Information supplied:
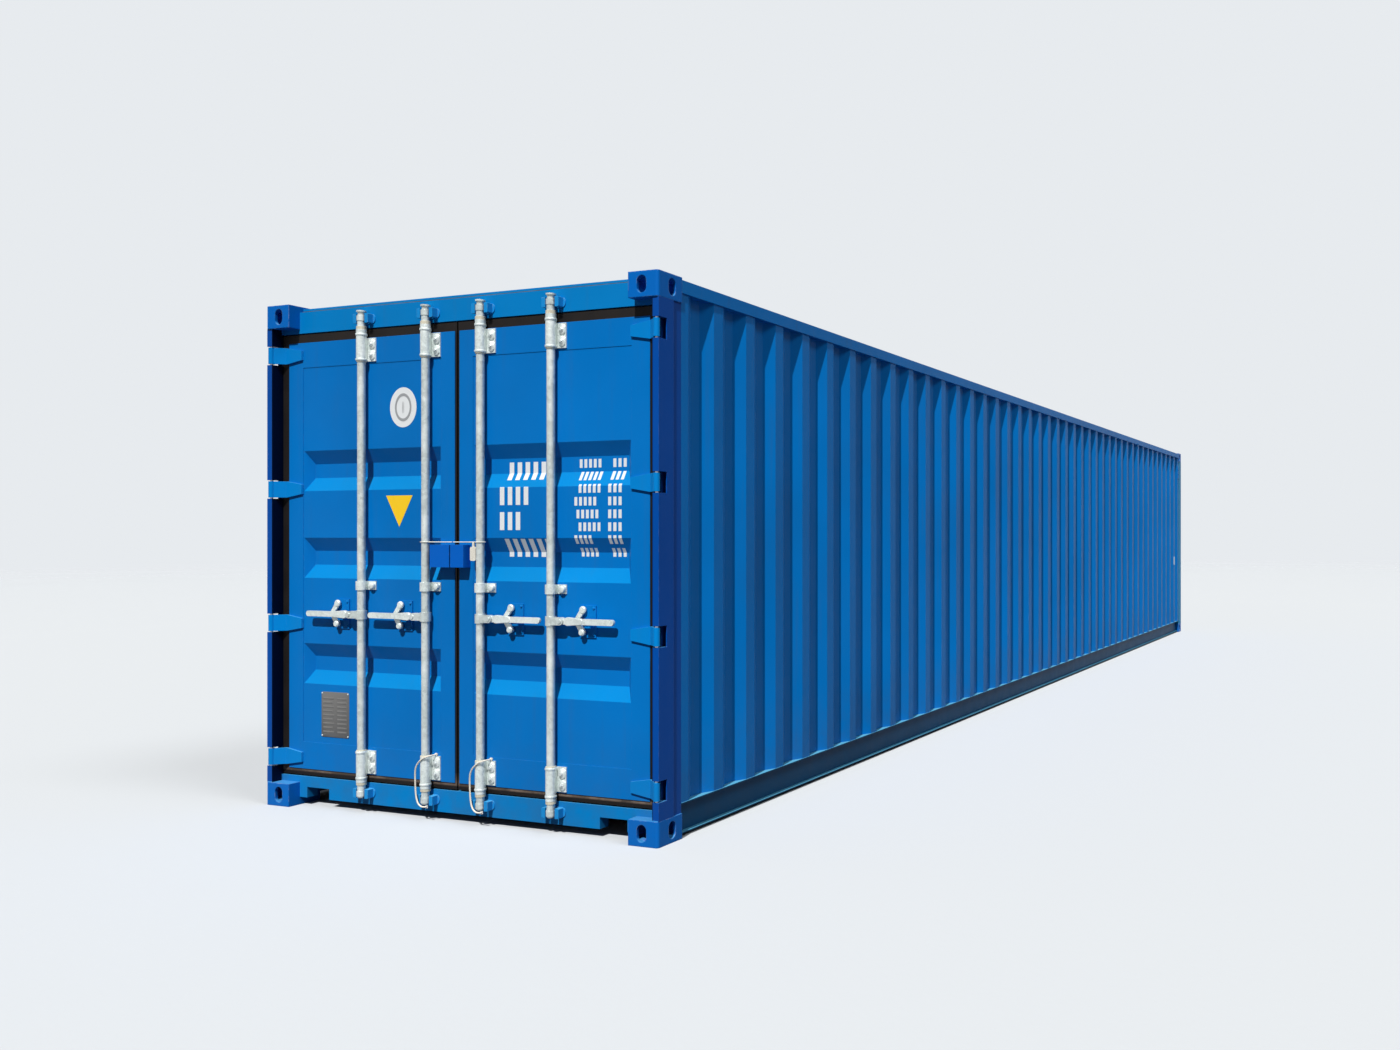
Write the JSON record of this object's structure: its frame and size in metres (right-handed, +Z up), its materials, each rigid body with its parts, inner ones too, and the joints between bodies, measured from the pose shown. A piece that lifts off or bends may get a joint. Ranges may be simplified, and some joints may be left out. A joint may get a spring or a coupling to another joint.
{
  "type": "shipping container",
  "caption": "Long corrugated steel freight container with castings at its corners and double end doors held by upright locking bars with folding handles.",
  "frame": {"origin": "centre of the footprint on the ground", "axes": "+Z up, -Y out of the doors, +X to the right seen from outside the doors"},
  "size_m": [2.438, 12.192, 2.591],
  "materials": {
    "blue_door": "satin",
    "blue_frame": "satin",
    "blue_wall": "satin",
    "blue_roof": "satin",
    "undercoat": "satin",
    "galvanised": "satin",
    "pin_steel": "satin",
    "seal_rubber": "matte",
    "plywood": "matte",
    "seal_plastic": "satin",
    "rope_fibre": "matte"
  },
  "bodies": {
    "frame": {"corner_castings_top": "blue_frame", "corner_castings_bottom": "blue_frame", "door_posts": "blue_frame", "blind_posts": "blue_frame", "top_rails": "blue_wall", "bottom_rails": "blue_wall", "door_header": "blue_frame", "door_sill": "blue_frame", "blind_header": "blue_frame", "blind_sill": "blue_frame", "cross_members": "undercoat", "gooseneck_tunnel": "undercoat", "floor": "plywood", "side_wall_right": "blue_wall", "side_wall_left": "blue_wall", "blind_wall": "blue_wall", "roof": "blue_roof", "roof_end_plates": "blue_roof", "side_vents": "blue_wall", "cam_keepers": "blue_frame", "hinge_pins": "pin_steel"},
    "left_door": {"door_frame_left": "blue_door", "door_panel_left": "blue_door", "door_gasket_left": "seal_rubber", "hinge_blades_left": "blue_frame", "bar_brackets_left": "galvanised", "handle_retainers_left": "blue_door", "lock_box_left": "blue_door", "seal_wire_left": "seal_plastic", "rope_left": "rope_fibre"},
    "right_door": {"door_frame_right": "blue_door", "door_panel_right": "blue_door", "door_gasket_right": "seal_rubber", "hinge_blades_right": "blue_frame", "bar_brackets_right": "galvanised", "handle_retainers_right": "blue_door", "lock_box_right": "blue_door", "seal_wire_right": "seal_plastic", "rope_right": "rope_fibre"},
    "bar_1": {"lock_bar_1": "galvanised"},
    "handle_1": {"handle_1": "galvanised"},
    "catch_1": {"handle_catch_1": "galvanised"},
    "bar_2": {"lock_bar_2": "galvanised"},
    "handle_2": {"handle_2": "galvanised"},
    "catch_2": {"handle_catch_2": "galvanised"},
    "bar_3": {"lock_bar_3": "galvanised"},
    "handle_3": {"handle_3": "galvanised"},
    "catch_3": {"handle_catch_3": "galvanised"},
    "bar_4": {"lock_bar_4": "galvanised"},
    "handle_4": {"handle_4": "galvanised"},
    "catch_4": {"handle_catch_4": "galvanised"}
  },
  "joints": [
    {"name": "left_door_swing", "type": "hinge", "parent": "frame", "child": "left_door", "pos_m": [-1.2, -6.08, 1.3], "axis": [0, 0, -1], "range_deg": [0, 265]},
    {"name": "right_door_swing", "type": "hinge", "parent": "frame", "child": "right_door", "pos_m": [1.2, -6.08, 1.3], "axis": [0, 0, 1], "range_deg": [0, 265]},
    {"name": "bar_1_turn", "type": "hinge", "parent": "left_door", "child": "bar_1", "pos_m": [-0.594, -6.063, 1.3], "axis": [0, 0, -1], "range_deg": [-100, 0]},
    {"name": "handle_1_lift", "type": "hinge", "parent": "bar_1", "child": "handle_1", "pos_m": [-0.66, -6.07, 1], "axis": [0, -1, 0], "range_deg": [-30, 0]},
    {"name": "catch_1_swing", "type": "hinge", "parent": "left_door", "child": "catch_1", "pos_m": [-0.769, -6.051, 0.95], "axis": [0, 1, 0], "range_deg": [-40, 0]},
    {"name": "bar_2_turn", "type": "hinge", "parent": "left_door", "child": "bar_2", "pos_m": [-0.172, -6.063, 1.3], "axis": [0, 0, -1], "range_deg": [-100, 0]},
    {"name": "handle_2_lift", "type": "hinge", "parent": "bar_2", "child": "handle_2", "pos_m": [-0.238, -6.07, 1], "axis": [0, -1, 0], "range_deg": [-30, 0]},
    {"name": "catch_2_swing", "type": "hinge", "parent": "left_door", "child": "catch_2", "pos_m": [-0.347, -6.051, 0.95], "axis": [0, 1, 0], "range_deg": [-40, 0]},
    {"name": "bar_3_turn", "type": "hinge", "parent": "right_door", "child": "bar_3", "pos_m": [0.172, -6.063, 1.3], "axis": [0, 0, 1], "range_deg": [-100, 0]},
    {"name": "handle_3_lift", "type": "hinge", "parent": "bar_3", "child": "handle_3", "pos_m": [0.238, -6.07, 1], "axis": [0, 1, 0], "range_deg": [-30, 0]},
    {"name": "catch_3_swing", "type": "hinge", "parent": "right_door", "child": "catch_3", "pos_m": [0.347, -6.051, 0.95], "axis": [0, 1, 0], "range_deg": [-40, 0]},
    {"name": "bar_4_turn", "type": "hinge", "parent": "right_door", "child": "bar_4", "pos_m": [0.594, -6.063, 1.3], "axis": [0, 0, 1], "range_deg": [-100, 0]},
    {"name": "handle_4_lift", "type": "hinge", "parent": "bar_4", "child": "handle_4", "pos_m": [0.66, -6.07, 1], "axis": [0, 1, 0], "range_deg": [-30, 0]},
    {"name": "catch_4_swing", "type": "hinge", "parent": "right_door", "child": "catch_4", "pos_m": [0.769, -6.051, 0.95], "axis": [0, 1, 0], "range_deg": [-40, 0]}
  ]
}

Exercise:
Reproduce the material precisely, including every line.

Completed exercise:
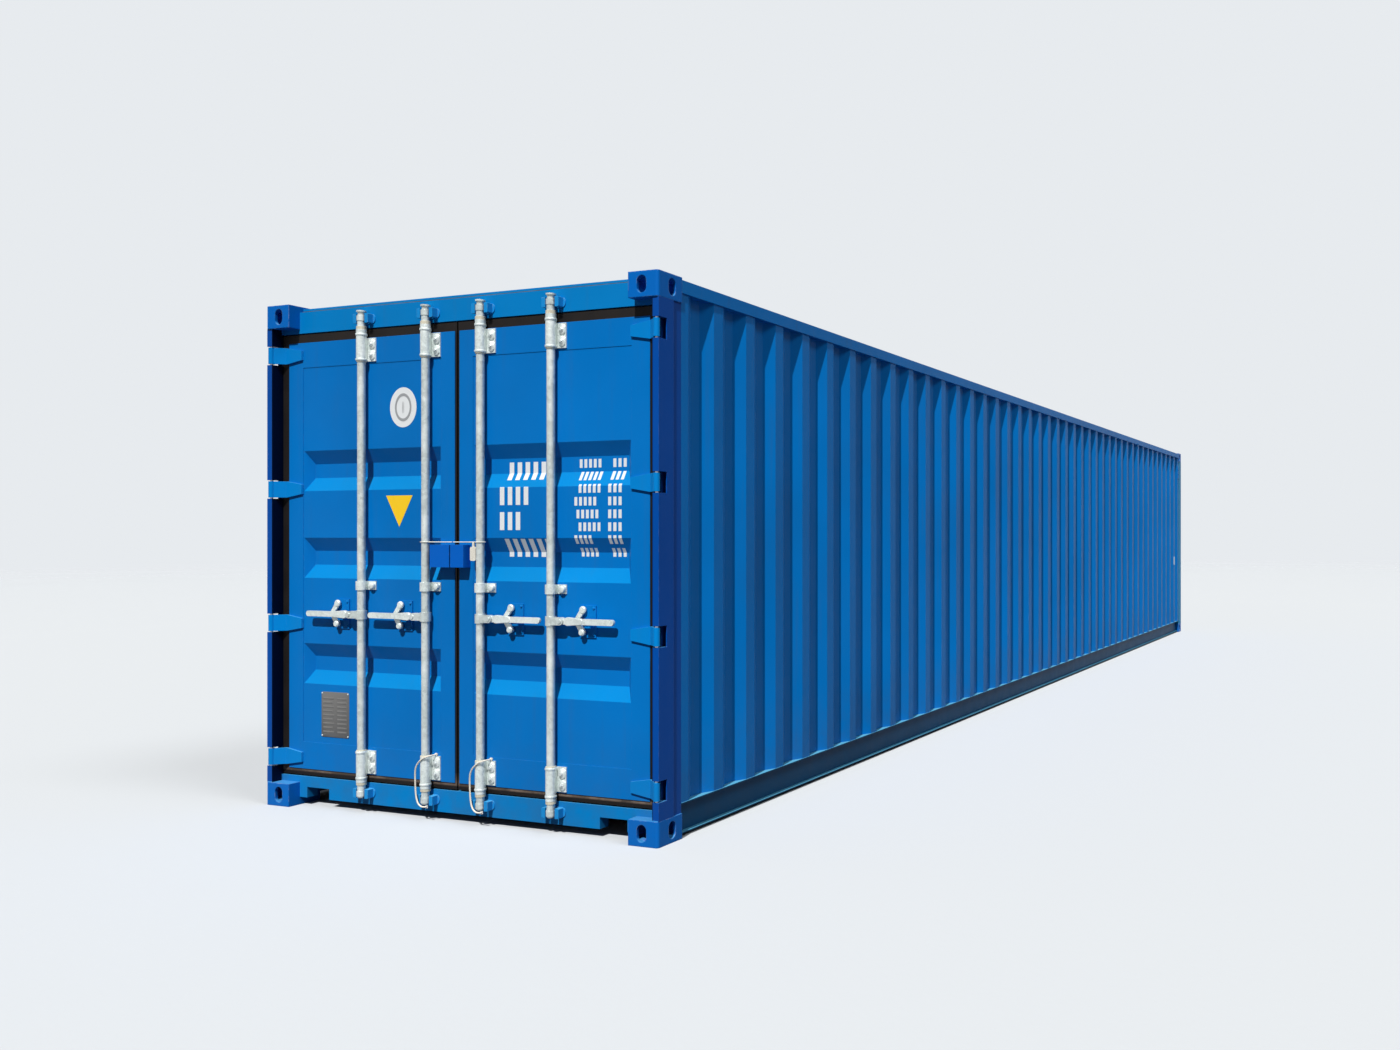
Write the JSON record of this object's structure: its frame and size in metres (right-handed, +Z up), its materials, each rigid body with its parts, inner ones too, and the joints between bodies, measured from the pose shown. A piece that lifts off or bends may get a joint. Ranges may be simplified, and some joints may be left out. A joint may get a spring or a coupling to another joint.
{
  "type": "shipping container",
  "caption": "Long corrugated steel freight container with castings at its corners and double end doors held by upright locking bars with folding handles.",
  "frame": {"origin": "centre of the footprint on the ground", "axes": "+Z up, -Y out of the doors, +X to the right seen from outside the doors"},
  "size_m": [2.438, 12.192, 2.591],
  "materials": {
    "blue_door": "satin",
    "blue_frame": "satin",
    "blue_wall": "satin",
    "blue_roof": "satin",
    "undercoat": "satin",
    "galvanised": "satin",
    "pin_steel": "satin",
    "seal_rubber": "matte",
    "plywood": "matte",
    "seal_plastic": "satin",
    "rope_fibre": "matte"
  },
  "bodies": {
    "frame": {"corner_castings_top": "blue_frame", "corner_castings_bottom": "blue_frame", "door_posts": "blue_frame", "blind_posts": "blue_frame", "top_rails": "blue_wall", "bottom_rails": "blue_wall", "door_header": "blue_frame", "door_sill": "blue_frame", "blind_header": "blue_frame", "blind_sill": "blue_frame", "cross_members": "undercoat", "gooseneck_tunnel": "undercoat", "floor": "plywood", "side_wall_right": "blue_wall", "side_wall_left": "blue_wall", "blind_wall": "blue_wall", "roof": "blue_roof", "roof_end_plates": "blue_roof", "side_vents": "blue_wall", "cam_keepers": "blue_frame", "hinge_pins": "pin_steel"},
    "left_door": {"door_frame_left": "blue_door", "door_panel_left": "blue_door", "door_gasket_left": "seal_rubber", "hinge_blades_left": "blue_frame", "bar_brackets_left": "galvanised", "handle_retainers_left": "blue_door", "lock_box_left": "blue_door", "seal_wire_left": "seal_plastic", "rope_left": "rope_fibre"},
    "right_door": {"door_frame_right": "blue_door", "door_panel_right": "blue_door", "door_gasket_right": "seal_rubber", "hinge_blades_right": "blue_frame", "bar_brackets_right": "galvanised", "handle_retainers_right": "blue_door", "lock_box_right": "blue_door", "seal_wire_right": "seal_plastic", "rope_right": "rope_fibre"},
    "bar_1": {"lock_bar_1": "galvanised"},
    "handle_1": {"handle_1": "galvanised"},
    "catch_1": {"handle_catch_1": "galvanised"},
    "bar_2": {"lock_bar_2": "galvanised"},
    "handle_2": {"handle_2": "galvanised"},
    "catch_2": {"handle_catch_2": "galvanised"},
    "bar_3": {"lock_bar_3": "galvanised"},
    "handle_3": {"handle_3": "galvanised"},
    "catch_3": {"handle_catch_3": "galvanised"},
    "bar_4": {"lock_bar_4": "galvanised"},
    "handle_4": {"handle_4": "galvanised"},
    "catch_4": {"handle_catch_4": "galvanised"}
  },
  "joints": [
    {"name": "left_door_swing", "type": "hinge", "parent": "frame", "child": "left_door", "pos_m": [-1.2, -6.08, 1.3], "axis": [0, 0, -1], "range_deg": [0, 265]},
    {"name": "right_door_swing", "type": "hinge", "parent": "frame", "child": "right_door", "pos_m": [1.2, -6.08, 1.3], "axis": [0, 0, 1], "range_deg": [0, 265]},
    {"name": "bar_1_turn", "type": "hinge", "parent": "left_door", "child": "bar_1", "pos_m": [-0.594, -6.063, 1.3], "axis": [0, 0, -1], "range_deg": [-100, 0]},
    {"name": "handle_1_lift", "type": "hinge", "parent": "bar_1", "child": "handle_1", "pos_m": [-0.66, -6.07, 1], "axis": [0, -1, 0], "range_deg": [-30, 0]},
    {"name": "catch_1_swing", "type": "hinge", "parent": "left_door", "child": "catch_1", "pos_m": [-0.769, -6.051, 0.95], "axis": [0, 1, 0], "range_deg": [-40, 0]},
    {"name": "bar_2_turn", "type": "hinge", "parent": "left_door", "child": "bar_2", "pos_m": [-0.172, -6.063, 1.3], "axis": [0, 0, -1], "range_deg": [-100, 0]},
    {"name": "handle_2_lift", "type": "hinge", "parent": "bar_2", "child": "handle_2", "pos_m": [-0.238, -6.07, 1], "axis": [0, -1, 0], "range_deg": [-30, 0]},
    {"name": "catch_2_swing", "type": "hinge", "parent": "left_door", "child": "catch_2", "pos_m": [-0.347, -6.051, 0.95], "axis": [0, 1, 0], "range_deg": [-40, 0]},
    {"name": "bar_3_turn", "type": "hinge", "parent": "right_door", "child": "bar_3", "pos_m": [0.172, -6.063, 1.3], "axis": [0, 0, 1], "range_deg": [-100, 0]},
    {"name": "handle_3_lift", "type": "hinge", "parent": "bar_3", "child": "handle_3", "pos_m": [0.238, -6.07, 1], "axis": [0, 1, 0], "range_deg": [-30, 0]},
    {"name": "catch_3_swing", "type": "hinge", "parent": "right_door", "child": "catch_3", "pos_m": [0.347, -6.051, 0.95], "axis": [0, 1, 0], "range_deg": [-40, 0]},
    {"name": "bar_4_turn", "type": "hinge", "parent": "right_door", "child": "bar_4", "pos_m": [0.594, -6.063, 1.3], "axis": [0, 0, 1], "range_deg": [-100, 0]},
    {"name": "handle_4_lift", "type": "hinge", "parent": "bar_4", "child": "handle_4", "pos_m": [0.66, -6.07, 1], "axis": [0, 1, 0], "range_deg": [-30, 0]},
    {"name": "catch_4_swing", "type": "hinge", "parent": "right_door", "child": "catch_4", "pos_m": [0.769, -6.051, 0.95], "axis": [0, 1, 0], "range_deg": [-40, 0]}
  ]
}